Interpretato da ottantasette donne comuni - artiste, insegnanti, attiviste, mamme, impiegate - sarà la più grande installazione vivente mai portata al Museo di arte contemporanea di Roma

Ci sono ottantasette donne dentro una bocca rossa circondata da vetrate piene di luce. Vestite di nero, tutte uguali ma tutte diverse e davanti al volto reggono una maschera che raffigura una bambina. Al suono armonioso di un gong si voltano all’unisono verso la donna alla loro sinistra e chi con sguardo dolce, chi con un sorriso, chi con timidezza, le consegnano la loro stessa maschera di bambina mentre, con l’altra mano, accolgono i sogni e la speranze della bambina alla loro destra e se la portano al volto, come a dire “io sono te, non ti lascerò da sola in questo mondo”.

Parliamo di Portrait of woman, l’installazione umana che Monica Pirone porta al Macro di Roma venerdì 8 marzo alle 16, nella Giornata internazionale della donna. Un progetto che inizia nel 2014 come una riflessione sul rapporto tra le diverse generazioni di donne e che, nel 2018, diventa una mostra dal titolo Home sweet home che mette in evidenza le sofferenze e le insidie che si nascondono in quello che dovrebbe essere il luogo di massima protezione: l’ambiente domestico.
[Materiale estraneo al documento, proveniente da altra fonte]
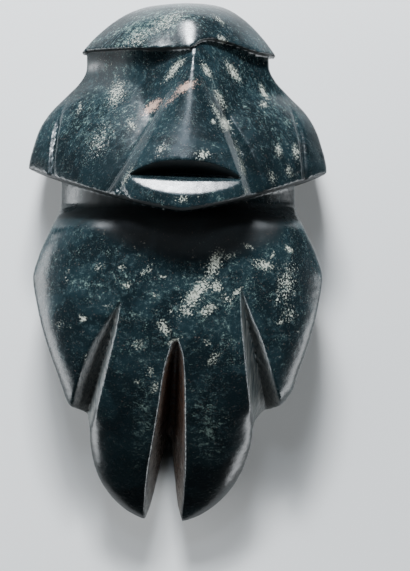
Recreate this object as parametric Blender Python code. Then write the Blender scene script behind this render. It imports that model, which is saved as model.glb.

Portrait of woman (Ritratto di donna) sarà la più grande installazione vivente mai portata al Museo di arte contemporanea di Roma. Un progetto interpretato da ottantasette donne comuni, artiste, insegnanti, attiviste, avvocate, mamme, operatrici sociali, impiegate, giornaliste, imprenditrici. Ottantasette come le donne morte in Italia, nel 2018, di quello che viene definito “femminicidio puro”, puro perché avvenuto all’interno dell’ambiente familiare, compiuto da mariti, fratelli, padri, amanti, compagni, fidanzati.

«Monica, non vuole il volto delle donne uccise, non intende mettere in scena quella parte del loro corpo dentro cui ogni senso e pensiero si sono concentrati e un giorno negati, vuole altri volti, altri corpi che si assumano la responsabilità e la potenzialità di diventare senso comune; mettendo il proprio volto di bambina in gioco, in un gioco serissimo e suggestivo, ciascuna donna, proprio perché compie il gesto di fiducia assoluta di passare il suo sé innocente ad un’altra, trasforma il compatimento da sentimento ristretto, domestico, di vicinanza quasi familiare a elemento di riflessione collettiva, di collettivo orrore che è sentimento, ma anche rappresentazione di senso politico e sociale», ci spiega Michela Becchis, curatrice della performance.

«Questo – prosegue – è il significato che Pirone dona al gesto della performance che, nella sua totale assenza di parola, mostra il potere travolgente dell’esserci con il proprio corpo, con il contenitore deflagrante del proprio vissuto. Nel volgere di questa azione collettiva Pirone ricuce insieme, sfidando il tempo, tutto il trascorso che ha trasformato la parola “persona” da maschera vuota, ripetizione immediatamente riconoscibile, la creatura carica di storia, soggettività, memoria, emozioni, relazionalità».

Ottantasette donne più una, Elina Chauvet, l’artista messicana che per prima ha raccontato, con la sua invasione emotiva di scarpe rosse, il fenomeno del femminicidio e con questa performance aprirà una serie di eventi a lei dedicati dal Macro.